Sie zeigen, dass nicht „die KI“ Fehler macht, sondern Menschen, die in der „langen Kette der Verantwortlichkeiten“ operieren. Was wäre eine gute Praxis, um Fehlentscheidungen zu minimieren?

Bei der Entwicklung von KI-Systemen gibt es eine Reihe von Prozessen, die Fehler beinhalten können: die Datenauswahl, die Methodenauswahl, die Festsetzung von Qualitäts- oder sogenannten Fairnessmaßen. Auch beim Einsatz gibt es vieles zu beachten: Wurden die Anwender*innen gut geschult und wissen sie, wie die Ergebnisse zu interpretieren sind? Haben sie die Möglichkeit, sich für eine alternative Entscheidung einzusetzen?

Apropos Lösungen und Verantwortung: Gibt es Bereiche, in denen wir lieber auf KI verzichten sollten?

Ich sehe aus technischen, aber auch aus gesellschaftlichen Gründen momentan keine Möglichkeit, KI-Systeme für Werturteile einzusetzen. Insgesamt diskutieren wir in den Medien viel zu viel die Fälle, in denen Maschinen Entscheidungen fällen sollen. Ich würde mir wünschen, dass wir stattdessen darüber reden, wie KI-Systeme ­Menschen unterstützen könnten.

KI-Fails mit Folgen

Fälle maschineller Fehlentscheidungen gibt es wie Sand am Meer. Das Problem: Die ­Nachweisbarkeit ist ­hochkomplex und die Verantwortlichkeit kaum feststellbar.

Wer darf über mehr Kredit verfügen?

Zwei Ehepartner mit gleicher Kreditwürdigkeit beantragen eine Apple Pay Card. Doch für die Ehefrau gibt die Software einen niedrigeren Verfügungsrahmen aus. Das Problem: Der Mann wird automatisch zum „Hauptnutzer“ klassifiziert, was seine Kreditwürdigkeit verbessert.

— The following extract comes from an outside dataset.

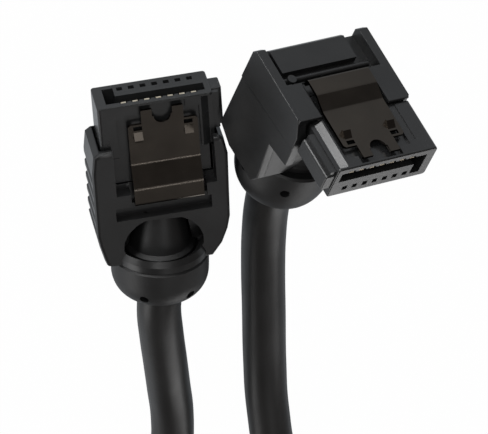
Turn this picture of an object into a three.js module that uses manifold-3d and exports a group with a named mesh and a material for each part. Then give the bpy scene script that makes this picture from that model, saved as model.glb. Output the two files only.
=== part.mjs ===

Nach welchem Maßstab wird benotet?

KI ist ziemlich treffsicher in der Vorhersage von Noten für Fremdsprachen-Essays. Wer gut abschneidet, ist aber nicht zwangsläufig gut in Englisch oder argumentativ überzeugend. Berechnet wird lediglich die Benutzung bestimmter Satzkonstruktionen oder die Vielfalt der Vokabeln.

Wer ist der Schuldige?

Nach einem Überfall in Detroit wird mittels Software für Gesichtserkennung nicht etwa der Täter, sondern die dem Bild „ähnlichste“ Person identifiziert. Ein Unschuldiger wird verhaftet –
weil wir Schwierigkeiten haben, Software-Entscheidungen verhältnismäßig einzuordnen.